### EXERCISE DESCRIPTION
Return the full material exactly.

====== DATA SECTION ======

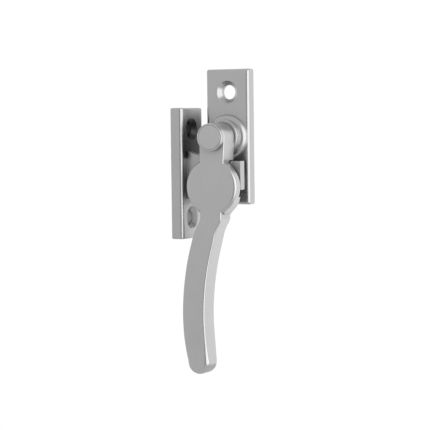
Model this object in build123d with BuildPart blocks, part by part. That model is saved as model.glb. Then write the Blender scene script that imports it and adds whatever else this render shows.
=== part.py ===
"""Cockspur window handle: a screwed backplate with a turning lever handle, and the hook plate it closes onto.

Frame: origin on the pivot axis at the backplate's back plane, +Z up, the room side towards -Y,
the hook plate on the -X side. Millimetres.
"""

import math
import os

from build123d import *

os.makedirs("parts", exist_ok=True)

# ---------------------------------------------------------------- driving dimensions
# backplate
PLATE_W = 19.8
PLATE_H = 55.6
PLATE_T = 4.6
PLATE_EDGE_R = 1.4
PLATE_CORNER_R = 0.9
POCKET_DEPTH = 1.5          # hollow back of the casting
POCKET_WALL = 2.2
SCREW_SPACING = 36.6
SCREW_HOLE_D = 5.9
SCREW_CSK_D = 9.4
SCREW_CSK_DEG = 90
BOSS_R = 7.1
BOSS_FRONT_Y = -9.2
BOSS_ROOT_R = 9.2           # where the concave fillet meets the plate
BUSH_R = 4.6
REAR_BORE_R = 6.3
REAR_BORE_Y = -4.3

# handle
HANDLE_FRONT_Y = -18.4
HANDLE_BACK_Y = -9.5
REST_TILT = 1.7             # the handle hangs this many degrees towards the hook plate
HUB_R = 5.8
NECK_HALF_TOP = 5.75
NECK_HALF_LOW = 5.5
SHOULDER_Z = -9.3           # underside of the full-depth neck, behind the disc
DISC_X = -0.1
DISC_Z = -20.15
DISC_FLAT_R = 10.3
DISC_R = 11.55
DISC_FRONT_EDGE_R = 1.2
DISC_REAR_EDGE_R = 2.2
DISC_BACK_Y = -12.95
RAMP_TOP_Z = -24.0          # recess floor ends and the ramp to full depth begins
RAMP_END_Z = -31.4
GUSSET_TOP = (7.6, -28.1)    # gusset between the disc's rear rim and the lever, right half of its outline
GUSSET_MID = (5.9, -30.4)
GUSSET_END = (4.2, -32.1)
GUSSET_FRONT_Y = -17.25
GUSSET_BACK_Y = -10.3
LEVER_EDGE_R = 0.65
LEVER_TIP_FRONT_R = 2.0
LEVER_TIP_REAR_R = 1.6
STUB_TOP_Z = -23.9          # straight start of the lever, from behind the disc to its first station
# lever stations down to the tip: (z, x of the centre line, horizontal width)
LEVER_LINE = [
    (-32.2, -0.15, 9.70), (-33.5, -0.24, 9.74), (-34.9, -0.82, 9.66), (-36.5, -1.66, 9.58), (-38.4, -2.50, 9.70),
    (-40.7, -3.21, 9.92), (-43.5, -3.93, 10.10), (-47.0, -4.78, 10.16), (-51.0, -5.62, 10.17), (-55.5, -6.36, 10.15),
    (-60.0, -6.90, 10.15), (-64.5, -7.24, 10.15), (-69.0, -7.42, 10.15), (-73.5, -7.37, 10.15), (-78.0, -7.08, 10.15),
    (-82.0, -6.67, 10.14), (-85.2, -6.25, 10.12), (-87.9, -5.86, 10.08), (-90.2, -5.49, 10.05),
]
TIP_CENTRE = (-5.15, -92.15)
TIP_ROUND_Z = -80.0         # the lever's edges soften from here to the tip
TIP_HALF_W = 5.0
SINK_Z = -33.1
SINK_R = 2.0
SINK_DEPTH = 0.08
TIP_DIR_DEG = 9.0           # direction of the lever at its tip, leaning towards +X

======

### EXPECTED OUTPUT
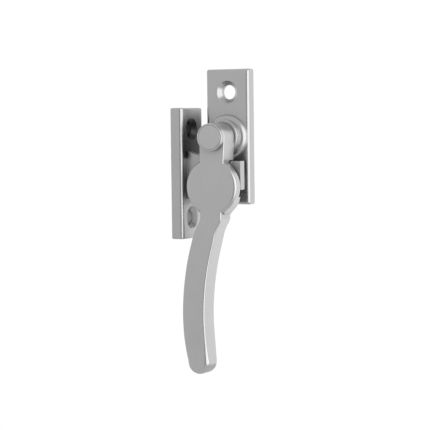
Model this object in build123d with BuildPart blocks, part by part. That model is saved as model.glb. Then write the Blender scene script that imports it and adds whatever else this render shows.
=== part.py ===
"""Cockspur window handle: a screwed backplate with a turning lever handle, and the hook plate it closes onto.

Frame: origin on the pivot axis at the backplate's back plane, +Z up, the room side towards -Y,
the hook plate on the -X side. Millimetres.
"""

import math
import os

from build123d import *

os.makedirs("parts", exist_ok=True)

# ---------------------------------------------------------------- driving dimensions
# backplate
PLATE_W = 19.8
PLATE_H = 55.6
PLATE_T = 4.6
PLATE_EDGE_R = 1.4
PLATE_CORNER_R = 0.9
POCKET_DEPTH = 1.5          # hollow back of the casting
POCKET_WALL = 2.2
SCREW_SPACING = 36.6
SCREW_HOLE_D = 5.9
SCREW_CSK_D = 9.4
SCREW_CSK_DEG = 90
BOSS_R = 7.1
BOSS_FRONT_Y = -9.2
BOSS_ROOT_R = 9.2           # where the concave fillet meets the plate
BUSH_R = 4.6
REAR_BORE_R = 6.3
REAR_BORE_Y = -4.3

# handle
HANDLE_FRONT_Y = -18.4
HANDLE_BACK_Y = -9.5
REST_TILT = 1.7             # the handle hangs this many degrees towards the hook plate
HUB_R = 5.8
NECK_HALF_TOP = 5.75
NECK_HALF_LOW = 5.5
SHOULDER_Z = -9.3           # underside of the full-depth neck, behind the disc
DISC_X = -0.1
DISC_Z = -20.15
DISC_FLAT_R = 10.3
DISC_R = 11.55
DISC_FRONT_EDGE_R = 1.2
DISC_REAR_EDGE_R = 2.2
DISC_BACK_Y = -12.95
RAMP_TOP_Z = -24.0          # recess floor ends and the ramp to full depth begins
RAMP_END_Z = -31.4
GUSSET_TOP = (7.6, -28.1)    # gusset between the disc's rear rim and the lever, right half of its outline
GUSSET_MID = (5.9, -30.4)
GUSSET_END = (4.2, -32.1)
GUSSET_FRONT_Y = -17.25
GUSSET_BACK_Y = -10.3
LEVER_EDGE_R = 0.65
LEVER_TIP_FRONT_R = 2.0
LEVER_TIP_REAR_R = 1.6
STUB_TOP_Z = -23.9          # straight start of the lever, from behind the disc to its first station
# lever stations down to the tip: (z, x of the centre line, horizontal width)
LEVER_LINE = [
    (-32.2, -0.15, 9.70), (-33.5, -0.24, 9.74), (-34.9, -0.82, 9.66), (-36.5, -1.66, 9.58), (-38.4, -2.50, 9.70),
    (-40.7, -3.21, 9.92), (-43.5, -3.93, 10.10), (-47.0, -4.78, 10.16), (-51.0, -5.62, 10.17), (-55.5, -6.36, 10.15),
    (-60.0, -6.90, 10.15), (-64.5, -7.24, 10.15), (-69.0, -7.42, 10.15), (-73.5, -7.37, 10.15), (-78.0, -7.08, 10.15),
    (-82.0, -6.67, 10.14), (-85.2, -6.25, 10.12), (-87.9, -5.86, 10.08), (-90.2, -5.49, 10.05),
]
TIP_CENTRE = (-5.15, -92.15)
TIP_ROUND_Z = -80.0         # the lever's edges soften from here to the tip
TIP_HALF_W = 5.0
SINK_Z = -33.1
SINK_R = 2.0
SINK_DEPTH = 0.08
TIP_DIR_DEG = 9.0           # direction of the lever at its tip, leaning towards +X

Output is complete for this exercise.